Sunday, 21 June 2015

Devolving the Crown Estate: clause 31 of the Scotland Bill


The following is the text of a note I had the presumption to send to the members of the RACCE Committee recently:-

To the members of the Scottish Parliament Rural Affairs, Climate Change & Environment Committee

Devolving the Crown Estate: clause 31 of the Scotland Bill

Dear Members

I watched the Committee’s session on 17 June [official report here] and write as a retired lawyer in an attempt to clarify some of the legal aspects and dispel some of the misunderstandings around whether clause 31 is unnecessarily complex or restrictive.

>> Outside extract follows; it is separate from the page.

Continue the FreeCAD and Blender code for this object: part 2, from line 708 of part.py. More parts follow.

1. What is the Smith Agreement on the CE? - conditionality

If all Smith had said was “The Crown Estate in Scotland will be devolved. Full stop.”, there would be a lot of force in the argument that all clause 31 need do is simply repeal the CE reservations in the Scotland Act 1998 (Schedule 5, paras. 1(3) and 3(3)(a)).

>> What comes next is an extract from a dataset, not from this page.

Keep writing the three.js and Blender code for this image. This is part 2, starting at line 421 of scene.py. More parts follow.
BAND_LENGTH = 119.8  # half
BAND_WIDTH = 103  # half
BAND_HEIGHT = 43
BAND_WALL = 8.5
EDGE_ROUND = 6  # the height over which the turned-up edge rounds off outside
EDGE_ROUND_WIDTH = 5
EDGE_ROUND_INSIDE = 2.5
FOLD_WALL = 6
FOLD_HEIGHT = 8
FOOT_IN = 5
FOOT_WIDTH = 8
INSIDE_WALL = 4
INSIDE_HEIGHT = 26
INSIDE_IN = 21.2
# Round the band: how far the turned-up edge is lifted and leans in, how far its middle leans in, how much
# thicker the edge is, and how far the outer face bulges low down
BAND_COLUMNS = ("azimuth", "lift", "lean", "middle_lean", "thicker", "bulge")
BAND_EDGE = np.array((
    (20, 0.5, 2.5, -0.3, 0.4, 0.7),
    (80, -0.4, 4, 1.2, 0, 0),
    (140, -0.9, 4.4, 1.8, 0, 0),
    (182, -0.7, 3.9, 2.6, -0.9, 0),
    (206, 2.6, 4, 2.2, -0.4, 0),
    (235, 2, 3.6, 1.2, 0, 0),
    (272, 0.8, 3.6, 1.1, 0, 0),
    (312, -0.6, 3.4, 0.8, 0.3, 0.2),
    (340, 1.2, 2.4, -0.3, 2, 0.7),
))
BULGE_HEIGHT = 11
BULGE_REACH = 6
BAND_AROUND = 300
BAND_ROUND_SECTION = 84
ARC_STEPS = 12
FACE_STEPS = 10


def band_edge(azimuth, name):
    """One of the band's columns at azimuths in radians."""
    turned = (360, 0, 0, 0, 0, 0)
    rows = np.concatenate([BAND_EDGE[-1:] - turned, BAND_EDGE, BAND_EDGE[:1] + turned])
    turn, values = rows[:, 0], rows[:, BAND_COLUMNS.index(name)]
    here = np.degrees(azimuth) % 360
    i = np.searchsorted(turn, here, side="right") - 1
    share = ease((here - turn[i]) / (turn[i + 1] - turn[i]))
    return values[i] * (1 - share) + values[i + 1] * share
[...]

But Smith said more than that – it also includes the following paragraphs:-

33. Following this transfer, responsibility for the management of those assets will be further devolved to local authority areas such as Orkney, Shetland, Na h-Eilean Siar or other areas who seek such responsibilities. […]
34. The Scottish and UK Governments will draw up and agree a Memorandum of Understanding to ensure that such devolution is not detrimental to UK-wide critical national infrastructure in relation to matters such as defence & security, oil & gas and energy, […]
In other words, transfer of the CE to Scotland is not unconditional. This is why clause 31 is more involved than a simple repeal of the reservations. It needs to contain mechanisms to ensure these conditions are duly implemented.
2. Transfer scheme
The mechanism adopted is “The Treasury may make a scheme transferring” the Scottish Crown Estate (SCE). Thus, the Treasury is not obliged to effect the transfer until it’s satisfied Scotland has implemented the conditions mandated by Smith.
Note that the scheme must be approved by the Scottish Ministers (section 90B(13) of the SA98 as inserted by cl.31(1) of the bill). So the Treasury can’t impose a scheme of transfer on the SMs they don’t like.
Of course, you could argue the word “may” doesn’t oblige the Treasury to effect any transfer even if Scotland has implemented the Smith conditions. That’s true as a matter of law. But the counter argument is that, if the transfer were made without first securing the conditions, Scotland could (in theory) welch on them later.       
3. Paragraph 33 (sub-devolution) – is it a condition at all?
Watching various parliamentary sessions, it’s become clear to me there might be a confusion between whether the Smith Agreement is:-
A. The SCE will be devolved on the strict understanding it must immediately be sub-devolved from Edinburgh to Orkney et al
or
B. The SCE will be devolved and, whilst there’s been talk of further sub-devolution which we (although it’s none of our business) would not disapprove of, the Scottish Parliament will be at liberty to do – or not do – whatever it sees fit with the SCE (including retaining it fully centralised in Edinburgh).  
If the correct interpretation of Smith is the latter, that means there is only one condition to be implemented, para. 34 (safeguarding UK-wide defence, security and energy interests). Therefore, skip paragraphs 4 to 8 below and go straight to 9.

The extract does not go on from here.